At L2 sizes, the effect still exists, but is less extreme. XMM loads
are limited to 13-15 B/cycle on both Haswell and Skylake. On Haswell,
YMM non-aligned loads are 18-20 B/cycle, and YMM aligned loads are
24-26 B/cycle. On Skylake, YMM aligned loads are slightly faster at
27 B/cycle. Interestingly, sequential unaligned L2 loads on Skylake
are almost the same as aligned loads (26 B/cycle), while non-sequential
loads are much slower (17 B/cycle).
At L3 sizes, alignment is barely a factor. On Haswell, all loads are
limited to 11-13 B/cycle. On Skylake, XMM loads are the same 11-13
B/cycle, while YMM loads are slightly faster at 14-17 B/cycle.
Coming from memory, XMM and YMM loads on Haswell are the same
regardless of alignment, at about 5 B/cycle. On Skylake, XMM loads
are about 6.25 B/cycle, and YMM loads are about 6.75 B/cycle, with
little dependence on alignment. It's possible that prefetch can
improve these speeds slightly.
Agner writes:
The write operations may sometimes use port 2 or 3 for address
calculation, where the maximum throughput requires that they use port
7.
I don't recall if you mention it in your manuals, but I presume you
are aware that Port 7 on Haswell and Skylake is only capable of
"simple" address calculations? Thus sustaining 2 loads and a store is
only possible if the store address is [const + base] form rather than
[const + index*scale + base]. And as you point out, even if you do
this, it can still be difficult to force the processor to use only
Port 7 for the store address.
When dealing with unaligned loads, keep in mind that the penalty for a page-crossing load is huge pre-Skylake (~100 cycles); does your test set include page boundary crossings?
I believe there's still a throughput penalty for cacheline-crossing loads as well, though it's quite modest compared to pre-Nehalem (where each cacheline crossing cost you 20 cycles!)
Looking now, Intel's guide says that Skylake reduces the cross page load penalty from 100 cycles to 5 cycles. I tried with and without crossing page boundaries, although this wasn't my intent. In one version I reloaded loaded 16KB of floats, and in the other I reloaded the same 4 floats. I saw minimal difference between these two on both Haswell and Skylake. But since the penalty is increased latency, it's possible that the "load and throw away the result" doesn't illustrate this issue.
I realize that this is another topic, although in a somewhat similar context, so I thought I may just ask: Have there been any advances in reducing the page walk latency?
I'm thinking of the virtual address translation costs having impact on the run times of common algorithms, e.g., as demonstrated in the following work by Jurkiewicz & Mehlhorn: http://arxiv.org/abs/1212.0703
Admittedly, it focuses specifically on one aspect (the Double Address Translation on Virtual Machines issue in the Jurkiewicz & Mehlhorn context).
What I'm wondering about is: Has there been any progress on that on the "practical implementation" side, in the recent/coming Intel (or other, for that matter) CPUs?
I haven't read these papers (thanks for the links!) but there has been one major recent improvement.

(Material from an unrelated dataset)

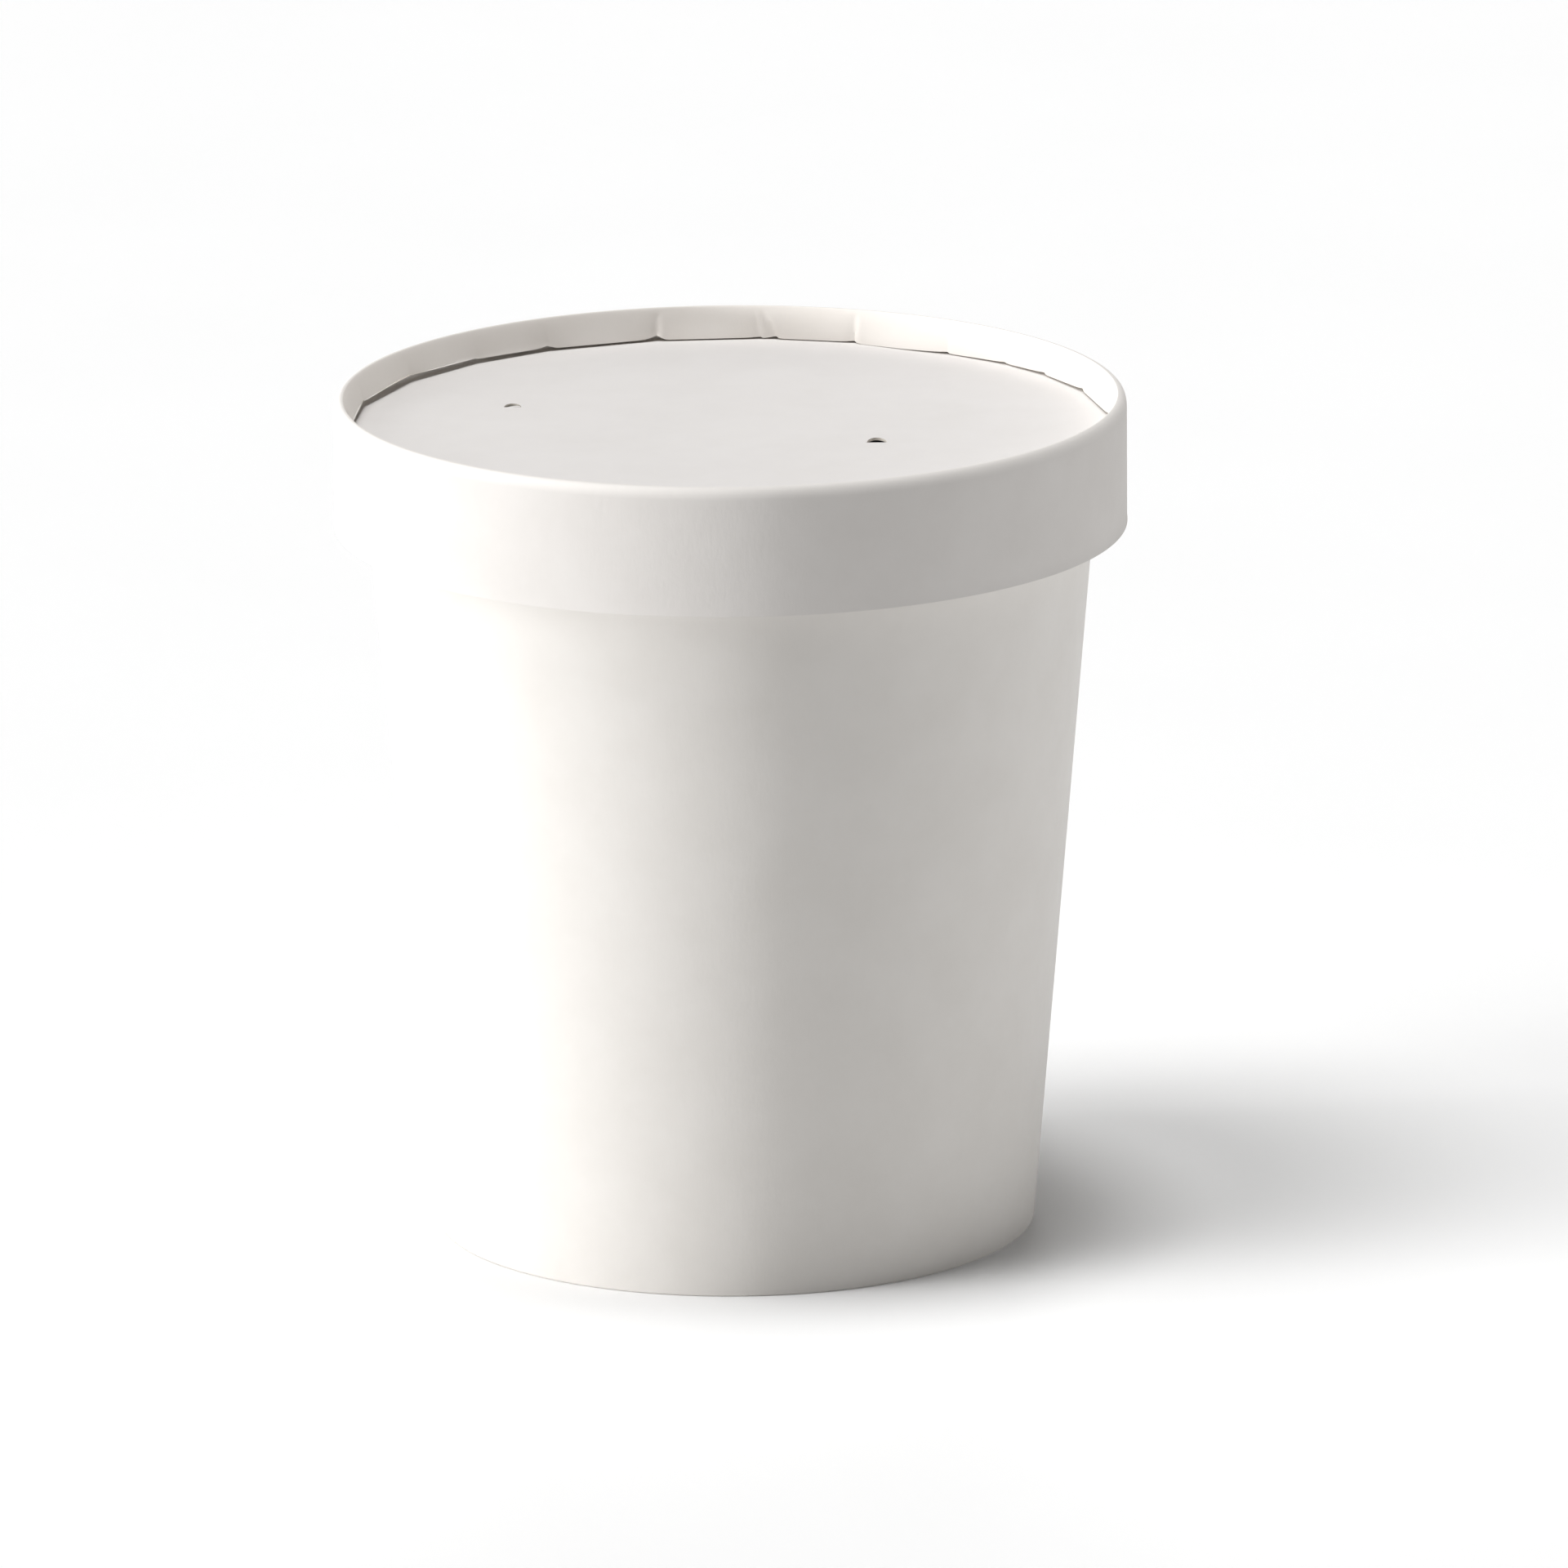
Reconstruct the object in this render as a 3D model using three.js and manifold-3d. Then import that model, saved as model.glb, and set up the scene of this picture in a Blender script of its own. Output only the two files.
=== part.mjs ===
// Takeaway soup container: a tapered paper cup, shut with a vented lid of two pieces of paperboard.
// Millimetres, +Z up. The origin is the centre of the base, on the plane that the cup stands on.
// Turns are counted from the front, -Y, anticlockwise as seen from above.

import * as THREE from 'three';
import { mergeVertices } from 'three/addons/utils/BufferGeometryUtils.js';
import Module from 'manifold-3d';

// Cup: outer wall
const BASE_RADIUS = 37.9;
const WALL_TAPER = 0.0861; // radius gained for each millimetre of height
const CUP_HEIGHT = 102.65; // up to the pressed top of the rolled rim, where the lid sits
const CUP_BOARD = 0.45;
const CUP_SIDES = 96;

// Cup: rolled rim
const BEAD_RADIUS = 1.35;
const BEAD_FLAT_DEG = 11; // half the turn of the roll that is pressed flat at its top
const BEAD_OUTER_STEPS = 6;
const BEAD_INNER_STEPS = 3;
const HEADSPACE = 3; // how far the solid fill stops below the rim

// Cup: base, with the wall folded in and up round the rim of the bottom panel
const RECESS_DEPTH = 7.5;
const HEM_THICKNESS = 1.5;
const HEM_HEIGHT = 6.4;
const HEM_ROUND = 0.4;

// Lid: outside sizes
const LID_RADIUS = 50;
const LID_TOP = 107.2;
const SKIRT_HEIGHT = 16.3;
const LID_BOARD = 0.35;
const LID_SIDES = 96;

// Lid band: the skirt's top rolls over a crest and folds down inside as a pleated flange
const CREST_RADIUS = 48.8;
const OUTER_ROLL = 2; // height of the roll outside the crest
const INNER_ROLL = 1.8; // height of the roll inside the crest
const OUTER_ROLL_STEPS = 4;
const INNER_ROLL_STEPS = 3;
const FLANGE_RADIUS = 48.3; // inner face of the flange at a pleat
const FLANGE_GAP = 0.4; // shadow gap between the flange's lower edge and the disc
const SLOT_CLEARANCE = 0.1; // free space on each side of the disc's turned-up edge in the fold

// Lid band: pleats
const BACK_PLEATS_DEG = [123.1, 132.4, 143.9, 160.2, 173.1, 175.9, 191.0, 208.8, 222.4, 237.7];
const FRONT_FACETS = 16;
const FACET_UNEVENNESS = 0.22; // share by which the near facets' widths swing
const FACET_SWING_STEP = 2.4; // radians of that swing from one facet to the next
const FACET_SWING_START = 0.7;
const FACET_COLUMNS = [0, 0.07, 0.28, 0.5, 0.72, 0.93]; // places along a facet, from pleat to pleat
const TUCK_LIFT = 0.18; // how far a facet's last edge stands off the one after it
const FULL_TUCK_DEG = 12; // width of facet from which the tuck has its full lift

// Lid disc
const DISC_TOP = 103.0;
const DISC_EDGE_TOP = 105.9; // the turned-up edge ends against the inside of the fold
const BEND_RADIUS = 0.9;
const BEND_STEPS = 2;
const VENT_WIDTH = 2.3;
const VENT_LENGTH = 2.6;
const VENT_STEPS = 8;
const VENT_PLACES = [[-27.5, 11.9], [18.4, -7.7]];
const PUNCH_DEPTH = 1.4; // more than the board, so that the punch passes right through

// Finishes: the cup's paper is coated, the lid's is plain
const COATED_WHITE = 0xf4f2ee;
const COATED_ROUGHNESS = 0.6;
const PLAIN_WHITE = 0xf1eeeb;
const PLAIN_ROUGHNESS = 0.8;

// Sizes that follow from the ones above
const SKIRT_BOTTOM = LID_TOP - SKIRT_HEIGHT;
const SKIRT_INSIDE = LID_RADIUS - LID_BOARD;
const DISC_BOTTOM = DISC_TOP - LID_BOARD;
const DISC_EDGE_OUTSIDE = SKIRT_INSIDE - SLOT_CLEARANCE;
const DISC_EDGE_INSIDE = DISC_EDGE_OUTSIDE - LID_BOARD;
const FLANGE_BACK = DISC_EDGE_INSIDE - SLOT_CLEARANCE;
const FLANGE_BOTTOM = DISC_TOP + FLANGE_GAP;

const { degToRad, lerp } = THREE.MathUtils;

const wallRadius = (z) => BASE_RADIUS + WALL_TAPER * z;

// Points along an elliptical arc, from one angle to another, without the first one
function arcPoints(centreX, centreZ, radiusX, radiusZ, fromDeg, toDeg, steps) {
  return Array.from({ length: steps }, (_, i) => {
    const angle = degToRad(lerp(fromDeg, toDeg, (i + 1) / steps));
    return new THREE.Vector2(centreX + radiusX * Math.cos(angle), centreZ + radiusZ * Math.sin(angle));
  });
}

// One closed skin: seams merged, and the flat triangles at the axis dropped
function closedSkin(geometry) {
  geometry.deleteAttribute('normal');
  geometry.deleteAttribute('uv');
  const merged = mergeVertices(geometry);
  const corners = Array.from(merged.index.array);
  const kept = [];
  for (let i = 0; i < corners.length; i += 3) {
    const [a, b, c] = corners.slice(i, i + 3);
    if (a !== b && b !== c && c !== a) kept.push(a, b, c);
  }
  merged.setIndex(kept);
  return merged;
}

// A profile of radius and height, turned about the Z axis
function turned(profile, sides) {
  const geometry = new THREE.LatheGeometry(profile, sides);
  geometry.rotateX(Math.PI / 2);
  return closedSkin(geometry);
}

function paperMesh(name, geometry, colour, roughness) {
  const shaded = geometry.index ? geometry.toNonIndexed() : geometry;
  shaded.computeVertexNormals();
  const material = new THREE.MeshStandardMaterial({ color: colour, roughness, metalness: 0 });
  const mesh = new THREE.Mesh(shaded, material);
  mesh.name = name;
  return mesh;
}

// The cup's profile runs from the axis under the bottom panel, round the hem, up the wall,
// over the rolled rim and back to the axis on top of the fill
function cupProfile() {
  const hemInside = (z) => wallRadius(z) - HEM_THICKNESS;
  const panelRadius = hemInside(HEM_HEIGHT) + CUP_BOARD;
  const insideRadius = wallRadius(CUP_HEIGHT) - CUP_BOARD;
  const beadCentre = CUP_HEIGHT - BEAD_RADIUS * Math.cos(degToRad(BEAD_FLAT_DEG));
  const beadFoot = beadCentre - BEAD_RADIUS;
  const bead = (fromDeg, toDeg, steps) =>
    arcPoints(insideRadius + BEAD_RADIUS, beadCentre, BEAD_RADIUS, BEAD_RADIUS, fromDeg, toDeg, steps);
  return [
    new THREE.Vector2(0, RECESS_DEPTH),
    new THREE.Vector2(panelRadius, RECESS_DEPTH),
    new THREE.Vector2(panelRadius, HEM_HEIGHT),
    new THREE.Vector2(hemInside(HEM_HEIGHT), HEM_HEIGHT),
    new THREE.Vector2(hemInside(HEM_ROUND), HEM_ROUND),
    new THREE.Vector2(hemInside(0) + HEM_ROUND, 0),
    new THREE.Vector2(wallRadius(0) - HEM_ROUND, 0),
    new THREE.Vector2(wallRadius(HEM_ROUND), HEM_ROUND),
    new THREE.Vector2(wallRadius(beadFoot), beadFoot),
    new THREE.Vector2(insideRadius + BEAD_RADIUS, beadFoot),
    ...bead(-90, 90 - BEAD_FLAT_DEG, BEAD_OUTER_STEPS),
    ...bead(90 - BEAD_FLAT_DEG, 90 + BEAD_FLAT_DEG, 1),
    ...bead(90 + BEAD_FLAT_DEG, 180, BEAD_INNER_STEPS),
    new THREE.Vector2(insideRadius, CUP_HEIGHT - HEADSPACE),
    new THREE.Vector2(0, CUP_HEIGHT - HEADSPACE),
  ];
}

const facetWidth = (i) => 1 + FACET_UNEVENNESS * Math.sin(FACET_SWING_STEP * i + FACET_SWING_START);

// Turns of all the pleats, in rising order: the far side as read, the near side spread unevenly
function pleatTurns() {
  const far = BACK_PLEATS_DEG;
  const last = far[far.length - 1];
  const span = 360 - last + far[0];
  const widths = Array.from({ length: FRONT_FACETS }, (_, i) => facetWidth(i));
  const total = widths.reduce((sum, width) => sum + width, 0);
  const near = [];
  let turn = last;
  for (const width of widths.slice(0, -1)) {
    turn += (span * width) / total;
    near.push(turn);
  }
  return [...far, ...near];
}

// One entry for each column of the band: its turn, the radius of a flat facet there and the tuck's lift
function bandColumns() {
  const turns = pleatTurns();
  const columns = [];
  turns.forEach((start, i) => {
    const end = i + 1 < turns.length ? turns[i + 1] : turns[0] + 360;
    const half = degToRad(end - start) / 2;
    for (const place of FACET_COLUMNS) {
      const turn = degToRad(lerp(start, end, place));
      const fromMiddle = half * (2 * place - 1);
      const inset = FLANGE_RADIUS * (1 - Math.cos(half) / Math.cos(fromMiddle));
      const lift = TUCK_LIFT * place * Math.min(1, (end - start) / FULL_TUCK_DEG);
      columns.push({ turn, inset: inset + lift });
    }
  });
  columns.push({ turn: columns[0].turn + 2 * Math.PI, inset: columns[0].inset });
  return columns;
}

// The band is turned from one closed profile, then its flange is drawn in to flat facets between pleats
function bandGeometry() {
  const outerRoll = arcPoints(CREST_RADIUS, LID_TOP - OUTER_ROLL, LID_RADIUS - CREST_RADIUS, OUTER_ROLL,
    0, 90, OUTER_ROLL_STEPS);
  const innerRoll = arcPoints(CREST_RADIUS, LID_TOP - INNER_ROLL, CREST_RADIUS - FLANGE_RADIUS, INNER_ROLL,
    90, 180, INNER_ROLL_STEPS);
  const skirt = [
    new THREE.Vector2(LID_RADIUS, SKIRT_BOTTOM),
    new THREE.Vector2(LID_RADIUS, LID_TOP - OUTER_ROLL),
  ];
  const flange = [
    ...innerRoll,
    new THREE.Vector2(FLANGE_RADIUS, (LID_TOP + FLANGE_BOTTOM) / 2),
    new THREE.Vector2(FLANGE_RADIUS, FLANGE_BOTTOM),
  ];
  const inside = [
    new THREE.Vector2(FLANGE_BACK, FLANGE_BOTTOM),
    new THREE.Vector2(FLANGE_BACK, DISC_EDGE_TOP),
    new THREE.Vector2(SKIRT_INSIDE, DISC_EDGE_TOP),
    new THREE.Vector2(SKIRT_INSIDE, SKIRT_BOTTOM),
  ];
  const profile = [...skirt, ...outerRoll, ...flange, ...inside, skirt[0]];
  const firstPleated = skirt.length + outerRoll.length;
  const lastPleated = firstPleated + flange.length - 1;

  const columns = bandColumns();
  const geometry = new THREE.LatheGeometry(profile, columns.length - 1);
  const position = geometry.attributes.position;
  columns.forEach(({ turn, inset }, column) => {
    profile.forEach((point, row) => {
      const pleated = row >= firstPleated && row <= lastPleated;
      const depth = pleated ? (row - firstPleated + 1) / flange.length : 0;
      const radius = point.x - inset * depth;
      const index = column * profile.length + row;
      position.setXYZ(index, radius * Math.sin(turn), point.y, radius * Math.cos(turn));
    });
  });
  geometry.rotateX(Math.PI / 2);
  return closedSkin(geometry);
}

// The disc lies on the cup's rim, and its edge turns up into the band's fold
function discProfile() {
  const inner = BEND_RADIUS - LID_BOARD;
  const bendCentre = DISC_EDGE_OUTSIDE - BEND_RADIUS;
  const bendHeight = DISC_BOTTOM + BEND_RADIUS;
  return [
    new THREE.Vector2(0, DISC_BOTTOM),
    new THREE.Vector2(bendCentre, DISC_BOTTOM),
    ...arcPoints(bendCentre, bendHeight, BEND_RADIUS, BEND_RADIUS, -90, 0, BEND_STEPS),
    new THREE.Vector2(DISC_EDGE_OUTSIDE, DISC_EDGE_TOP),
    new THREE.Vector2(DISC_EDGE_INSIDE, DISC_EDGE_TOP),
    new THREE.Vector2(DISC_EDGE_INSIDE, bendHeight),
    ...arcPoints(bendCentre, bendHeight, inner, inner, 0, -90, BEND_STEPS),
    new THREE.Vector2(0, DISC_TOP),
  ];
}

// A half-moon punch, its straight side towards the front
function ventPunch([x, y]) {
  const outline = new THREE.Shape();
  outline.moveTo(VENT_WIDTH / 2, -VENT_LENGTH / 2);
  outline.absellipse(0, -VENT_LENGTH / 2, VENT_WIDTH / 2, VENT_LENGTH, 0, Math.PI, false, 0);
  outline.closePath();
  const options = { depth: PUNCH_DEPTH, curveSegments: VENT_STEPS, bevelEnabled: false };
  const geometry = new THREE.ExtrudeGeometry(outline, options);
  geometry.translate(x, y, (DISC_BOTTOM + DISC_TOP - PUNCH_DEPTH) / 2);
  return closedSkin(geometry);
}

const wasm = await Module();
wasm.setup();

function toSolid(geometry) {
  const vertProperties = new Float32Array(geometry.attributes.position.array);
  const triVerts = new Uint32Array(geometry.index.array);
  return new wasm.Manifold(new wasm.Mesh({ numProp: 3, vertProperties, triVerts }));
}

function fromSolid(solid) {
  const { vertProperties, triVerts } = solid.getMesh();
  const geometry = new THREE.BufferGeometry();
  geometry.setAttribute('position', new THREE.BufferAttribute(vertProperties, 3));
  geometry.setIndex(new THREE.BufferAttribute(triVerts, 1));
  return geometry;
}

function discGeometry() {
  const punches = VENT_PLACES.map((place) => toSolid(ventPunch(place)));
  const plain = toSolid(turned(discProfile(), LID_SIDES));
  return fromSolid(punches.reduce((disc, punch) => disc.subtract(punch), plain));
}

const container = new THREE.Group();
container.add(paperMesh('cup', turned(cupProfile(), CUP_SIDES), COATED_WHITE, COATED_ROUGHNESS));
container.add(paperMesh('lid_disc', discGeometry(), PLAIN_WHITE, PLAIN_ROUGHNESS));
container.add(paperMesh('lid_band', bandGeometry(), PLAIN_WHITE, PLAIN_ROUGHNESS));

export default container;
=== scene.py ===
# %% [markdown]
# # A takeaway soup container of white paper
# The container is a tapered paper cup, shut with a lid of two pieces: a flat disc with steam vents,
# and a band whose top edge rolls inwards and is pressed into pleats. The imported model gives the
# sizes. This lesson makes the paper skins that stand for its solids, their finishes, the light and
# the camera. Lengths are in metres, so a millimetre has a name of its own.

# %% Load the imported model
import bisect
import math

import bmesh
import bpy
from mathutils import Matrix, Vector


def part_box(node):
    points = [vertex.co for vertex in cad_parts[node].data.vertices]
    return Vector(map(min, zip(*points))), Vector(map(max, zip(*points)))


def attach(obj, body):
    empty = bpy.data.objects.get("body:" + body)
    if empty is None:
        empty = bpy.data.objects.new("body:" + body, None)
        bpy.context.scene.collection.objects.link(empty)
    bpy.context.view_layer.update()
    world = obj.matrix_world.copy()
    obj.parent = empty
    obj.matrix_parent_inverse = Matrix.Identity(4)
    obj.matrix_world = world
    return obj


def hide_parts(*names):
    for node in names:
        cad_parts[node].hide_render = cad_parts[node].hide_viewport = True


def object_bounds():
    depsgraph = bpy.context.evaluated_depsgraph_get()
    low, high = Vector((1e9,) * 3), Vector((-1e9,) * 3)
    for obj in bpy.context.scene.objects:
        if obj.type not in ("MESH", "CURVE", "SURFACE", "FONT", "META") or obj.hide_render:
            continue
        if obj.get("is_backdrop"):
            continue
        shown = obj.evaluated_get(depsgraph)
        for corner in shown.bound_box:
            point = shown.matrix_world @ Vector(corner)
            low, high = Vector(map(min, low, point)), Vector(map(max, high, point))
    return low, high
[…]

Starting with Broadwell (and I presume continuing with Skylake), the CPU can now handle two page misses in parallel: http://www.anandtech.com/show/8355/intel-broadwell-architect...
The other interesting thing is that page walks themselves are actually not very expensive: something on the order of 10 cycles. They only become painfully expensive when the page table is too large to fit in cache, and spills into memory, necessitating a load from memory just to get the page table. So improvements in memory (and cache) latency will have strong positive effect.
Interesting about parallel misses handling, thanks!
One worry is that this tends to compound other effects -- say, non-prefetch-friendly access combined with TLB misses resulting in increasingly expensive slowdowns (as in the continuous-vs.-random array access example in the paper).